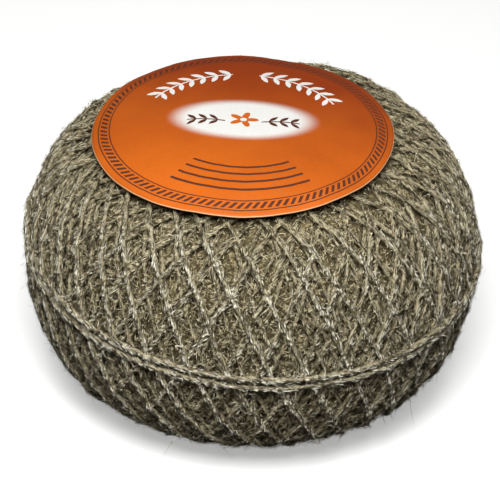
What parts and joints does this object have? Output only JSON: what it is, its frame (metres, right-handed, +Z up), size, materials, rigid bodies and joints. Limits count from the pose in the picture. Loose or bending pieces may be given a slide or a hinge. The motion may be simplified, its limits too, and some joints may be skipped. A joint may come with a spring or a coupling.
{
  "type": "ball of twine",
  "caption": "Cross-wound ball of thin flax twine, its last turns round the belly, with a plain round paper label lying on its upper end.",
  "frame": {"origin": "on the floor, under the centre of the bounding box", "axes": "+Z up along the winding's axis, from the flat spot to the label; -Y towards the side where the belly turns run low"},
  "size_m": [0.1055, 0.1048, 0.069],
  "materials": {
    "twine": "matt, hairy natural flax",
    "label_paper": "smooth printed paper, slightly glossy"
  },
  "bodies": {
    "root": {"ball": "twine", "label": "label_paper"}
  },
  "joints": []
}
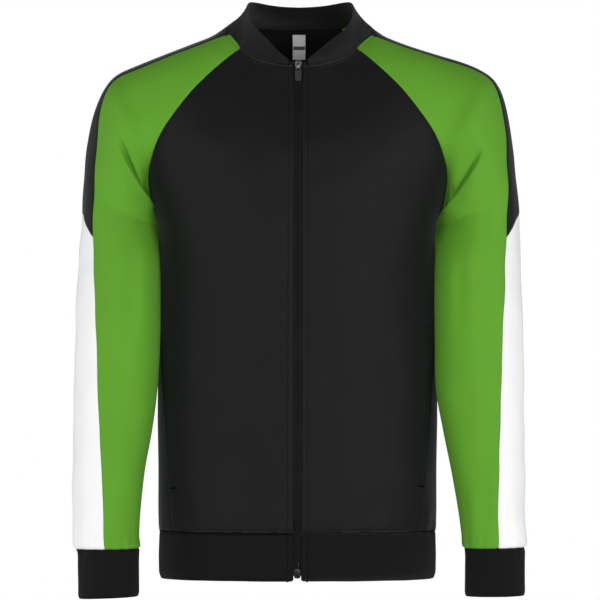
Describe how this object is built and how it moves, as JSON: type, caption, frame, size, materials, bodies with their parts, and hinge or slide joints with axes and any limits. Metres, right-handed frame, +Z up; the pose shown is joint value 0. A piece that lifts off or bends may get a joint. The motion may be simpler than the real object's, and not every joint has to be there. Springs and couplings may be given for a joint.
{
  "type": "track jacket",
  "caption": "Full-zip raglan track jacket with a rib collar, cuffs and hem band, green sleeves with a black and white outer stripe, and slanted side pockets.",
  "frame": {"origin": "middle of the neck opening at the height of the shoulder-neck point, where the wearer's shoulders hold the jacket up", "axes": "+Z up, the front faces -Y, the wearer's left is +X"},
  "size_m": [0.568, 0.254, 0.7522],
  "materials": {
    "black_cloth": "smooth matt tricot knit",
    "green_cloth": "smooth matt tricot knit",
    "white_cloth": "smooth matt tricot knit",
    "black_rib": "fine rib knit",
    "black_tape": "woven tape",
    "label_cloth": "satin woven, blank",
    "zip_metal": "plated, satin",
    "pull_rubber": "matt moulded"
  },
  "bodies": {
    "root": {"front_left": "black_cloth", "front_right": "black_cloth", "pocket_side_left": "black_cloth", "pocket_side_right": "black_cloth", "back": "black_cloth", "sleeve_front_left": "green_cloth", "sleeve_front_right": "green_cloth", "sleeve_back_left": "green_cloth", "sleeve_back_right": "green_cloth", "stripe_upper_left": "black_cloth", "stripe_upper_right": "black_cloth", "stripe_lower_left": "white_cloth", "stripe_lower_right": "white_cloth", "collar": "black_rib", "cuff_left": "black_rib", "cuff_right": "black_rib", "hem_band": "black_rib", "zip_tape_left": "black_tape", "zip_tape_right": "black_tape", "slider": "zip_metal", "retainer_box": "zip_metal", "neck_tape": "black_tape", "label": "label_cloth"},
    "pull": {"pull_tab": "pull_rubber"}
  },
  "joints": [
    {"name": "pull_hinge", "type": "hinge", "parent": "root", "child": "pull", "pos_m": [-0.00042, -0.07671, -0.05467], "axis": [-1, 0, 0], "range_deg": [0, 150]}
  ]
}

────────────────────────────────────────

- Your task: Write out every entry again, keeping each line exactly the same.

- Reply:
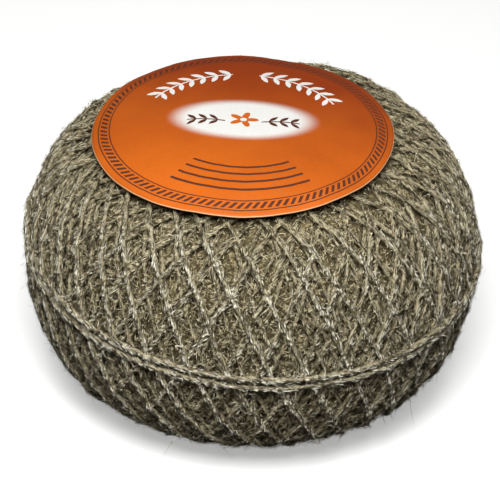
What parts and joints does this object have? Output only JSON: what it is, its frame (metres, right-handed, +Z up), size, materials, rigid bodies and joints. Limits count from the pose in the picture. Loose or bending pieces may be given a slide or a hinge. The motion may be simplified, its limits too, and some joints may be skipped. A joint may come with a spring or a coupling.
{
  "type": "ball of twine",
  "caption": "Cross-wound ball of thin flax twine, its last turns round the belly, with a plain round paper label lying on its upper end.",
  "frame": {"origin": "on the floor, under the centre of the bounding box", "axes": "+Z up along the winding's axis, from the flat spot to the label; -Y towards the side where the belly turns run low"},
  "size_m": [0.1055, 0.1048, 0.069],
  "materials": {
    "twine": "matt, hairy natural flax",
    "label_paper": "smooth printed paper, slightly glossy"
  },
  "bodies": {
    "root": {"ball": "twine", "label": "label_paper"}
  },
  "joints": []
}
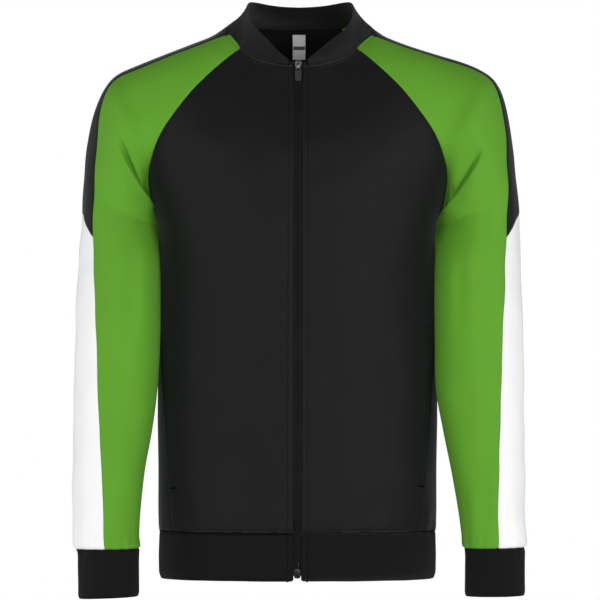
Describe how this object is built and how it moves, as JSON: type, caption, frame, size, materials, bodies with their parts, and hinge or slide joints with axes and any limits. Metres, right-handed frame, +Z up; the pose shown is joint value 0. A piece that lifts off or bends may get a joint. The motion may be simpler than the real object's, and not every joint has to be there. Springs and couplings may be given for a joint.
{
  "type": "track jacket",
  "caption": "Full-zip raglan track jacket with a rib collar, cuffs and hem band, green sleeves with a black and white outer stripe, and slanted side pockets.",
  "frame": {"origin": "middle of the neck opening at the height of the shoulder-neck point, where the wearer's shoulders hold the jacket up", "axes": "+Z up, the front faces -Y, the wearer's left is +X"},
  "size_m": [0.568, 0.254, 0.7522],
  "materials": {
    "black_cloth": "smooth matt tricot knit",
    "green_cloth": "smooth matt tricot knit",
    "white_cloth": "smooth matt tricot knit",
    "black_rib": "fine rib knit",
    "black_tape": "woven tape",
    "label_cloth": "satin woven, blank",
    "zip_metal": "plated, satin",
    "pull_rubber": "matt moulded"
  },
  "bodies": {
    "root": {"front_left": "black_cloth", "front_right": "black_cloth", "pocket_side_left": "black_cloth", "pocket_side_right": "black_cloth", "back": "black_cloth", "sleeve_front_left": "green_cloth", "sleeve_front_right": "green_cloth", "sleeve_back_left": "green_cloth", "sleeve_back_right": "green_cloth", "stripe_upper_left": "black_cloth", "stripe_upper_right": "black_cloth", "stripe_lower_left": "white_cloth", "stripe_lower_right": "white_cloth", "collar": "black_rib", "cuff_left": "black_rib", "cuff_right": "black_rib", "hem_band": "black_rib", "zip_tape_left": "black_tape", "zip_tape_right": "black_tape", "slider": "zip_metal", "retainer_box": "zip_metal", "neck_tape": "black_tape", "label": "label_cloth"},
    "pull": {"pull_tab": "pull_rubber"}
  },
  "joints": [
    {"name": "pull_hinge", "type": "hinge", "parent": "root", "child": "pull", "pos_m": [-0.00042, -0.07671, -0.05467], "axis": [-1, 0, 0], "range_deg": [0, 150]}
  ]
}